Ameriquest Mortgage
- Industry: Investment services
- Founded: 1979; 47 years ago, in Orange County, California, U.S.
- Founder: Roland Arnall
- Defunct: 2007
- Fate: Chapter 11 liquidation
- Successor: Citigroup;
- Headquarters: Los Angeles, California United States
- Area served: United States
- Products: Subprime mortgage; Investment Banking;
- Number of employees: 2,000 (2007)
- Website: Ameriquest Mortgage

= Ameriquest Mortgage =

American subprime mortgage lender

Ameriquest was one of the largest United States sub-prime mortgage lenders until its dissolution in September 2007. Among the first mortgage companies employing computers to solicit prospective borrowers and hasten the loan application process, Ameriquest was accused of predatory lending practices by United States banking regulators. The company was notable for its promotion of the stated income loan, whereby potential borrowers were allowed to claim income without verification of employment. The proliferation of lending to customers with marginal creditworthiness proved to be not only a key factor leading to the subprime mortgage crisis, but also a catalyst to Ameriquest's own demise.

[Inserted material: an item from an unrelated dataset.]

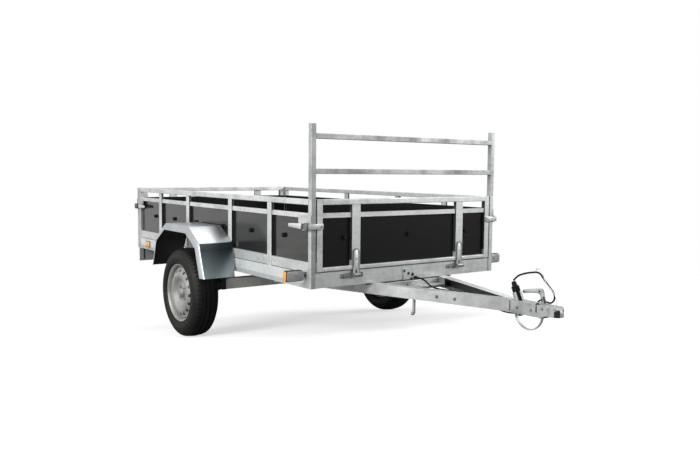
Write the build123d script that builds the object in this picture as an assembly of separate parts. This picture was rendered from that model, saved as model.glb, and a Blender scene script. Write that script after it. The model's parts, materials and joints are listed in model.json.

Ameriquest was widely known throughout the United States for its promotional activity. It advertised widely on television; flew blimps over football and baseball stadiums; and sponsored the Rolling Stones' A Bigger Bang tour, the Super Bowl XXXIX halftime show, and NASCAR drivers.

==History==
Ameriquest was founded in 1979 by Roland Arnall, in Orange County, California, as a savings and loan association, or thrift, called Long Beach Savings & Loan. After moving to Long Beach, California and being converted to a pure mortgage lender in 1994, the company was renamed Long Beach Mortgage Co. In 1997, the department that funded loans made by independent brokers was spun off into a publicly traded company that was ultimately purchased by Washington Mutual in 1999.

Long Beach Savings & Loan was subsequently reorganized into three divisions under the auspices of ACC Capital Holdings, a private conglomerate owned entirely by Arnall: Ameriquest Mortgage Company (retail banking), Argent Mortgage (wholesale banking), and AMC Mortgage Services (loan servicing).

In 2004 alone, Ameriquest was estimated to have originated over $50 billion in new subprime mortgages.

On September 1, 2007, Citigroup completed its acquisition of Argent Mortgage and AMC Mortgage Services, shutting down Ameriquest Mortgage.

== Predatory lending allegation ==
In 1996, the company agreed to pay $3 million into an "educational fund" to settle a Justice Department lawsuit accusing it of gouging and predatory lending practices against older, female, and minority borrowers. Prosecutors accused it of allowing mortgage brokers and its own employees to charge these customers an additional fee of as much as 12 percent of the loan amount. As part of the settlement, Ameriquest agreed to use the educational fund to train its employees in proper mortgage techniques and to refrain from utilizing predatory lending techniques, but only within the State of California.

In 2001, after being investigated by the Federal Trade Commission, the company settled a dispute with ACORN, a national organization of community groups, promising to offer $360 million in low-cost loans.

In February 2005, reporters Michael Hudson and E. Scott Reckard broke a story in the Los Angeles Times about "boiler room" sales tactics at Ameriquest. Their investigation found evidence that the company had undertaken various questionable practices, including "deceiving borrowers about the terms of their loans, forging documents, falsifying appraisals and fabricating borrowers' income to qualify them for loans they couldn't afford."

On August 1, 2005, Ameriquest announced that it would set aside $325 million to settle investigations by 30 state attorneys general into allegations that it had preyed on borrowers by offering loans with hidden fees and balloon payments. In at least five of those states—California, Connecticut, Georgia, Massachusetts, and Florida—Ameriquest had already settled multimillion-dollar suits. Federal Housing Administration commissioner Brian Montgomery stated that the settlement reinforced his concern that the industry was exploiting borrowers and that he was "shocked to find those customers had been lured away by the 'fool's gold' of subprime loans".

On June 13, 2007, lawyers for borrowers seeking class status asserted in a filing with the District Court for the Northern District of Illinois that "assets of the Ameriquest entities were transferred to Arnall with the actual intent to hinder, delay, or defraud the plaintiffs in this action."

Former Ameriquest employees alleged that they were pushed to falsify documents on bad mortgages and then sell them to Wall Street banks looking to make fast profits. There is growing evidence that such mortgage fraud may have been at the heart of the 2008 financial crisis.